In part one of this two-part series on creating the ultimate retail experience, online and off, we discussed reasons to take a walk on the opposite side of the retail world, but we didn’t talk about how to get started. Part two is all about giving you some simple ways to give your customers more of the retail experience they’d prefer.

The Ultimate in Omnichannel Supercharges the Shopping Experience

With brick-and-mortar retailers losing market share to online retailers and both losing share to an increasing fragmentation in the market, it’s more important than ever that your marketing and shopping experience is ultra focused on your customers and their needs.

It won’t do to simply line your shelves with products and hope they come, because they won’t. Consumers want retailers that understand them, can anticipate what they want and even what they’ll buy and who work to make purchasing simple—after all, those buyers are busier than they’ve ever been.

Here are a few ways you can improve the brick and mortar side of your shop with the addition of features common to eCommerce order management: 

In-store pickup of online goods. Increasingly, companies from clothing retailers to grocery chains are allowing customers to select and purchase entire orders online for pick up later. Customers love the added convenience and the time they save not having to hunt for obscure items. Instead of spending their lunches watching YouTube, these customers do their grocery shopping, then swing by the store on the way home to collect their prepaid order.

Offering alternative payment options. It’s super secure for customers to pay using their smartphones, but you have to make that option available for them. You can enable payment through your store’s app or upgrade your point of sale systems to accept cardless payments like PayPal and Apple Pay to make checkout even easier and more painless for everyone involved.

Launch a helpful in-store app. With a small investment, your store can really increase your customer touch by developing a helpful app. Depending on what you sell, your app might allow your customers to check current inventory with bar code scanning like the one published by home improvement store Lowe’s or provide a map to products like grocery chain Hyvee. This type of information can make shopping a breeze for customers, who are often frustrated by long waits for help for very simple requests an app could easily handle.

Geofencing to push appropriate ads and offers.

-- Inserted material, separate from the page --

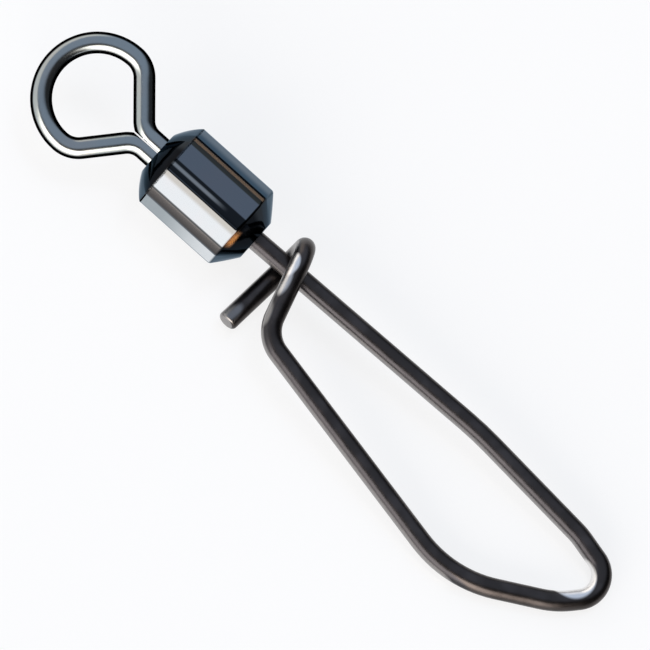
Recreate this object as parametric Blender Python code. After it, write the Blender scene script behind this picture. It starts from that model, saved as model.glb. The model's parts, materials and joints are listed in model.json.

By adding a beacon and the appropriate code to your app, you can actually improve your customer service game even further by suggesting items a customer might need based on their profile or push coupons or special offers when they approach specific sections of your store.

For example, if your app is connected to Facebook, it can understand that your customer is a 35-year-old married female with two school-aged children. Because you sell shoes and it’s mid August, it’s a good bet she’s shopping for back to school, or at least thinking about it. In this situation, your app could push a coupon for buy one, get one kids shoes, or 15 percent off shoes for the whole family. The additional functionality of your app makes this mother’s shopping trip a little easier and gives her a discount she wasn’t aware was available, earning her loyalty.

These are just a few examples of how you can use the same tools online retailers do to transform your brick and mortar store into a complete omnichannel experience. This goes well beyond just having a website, though that’s the best place to start. From your site, you can expand to other services like apps that you can program with useful push notifications to truly provide individualized service to your customer base.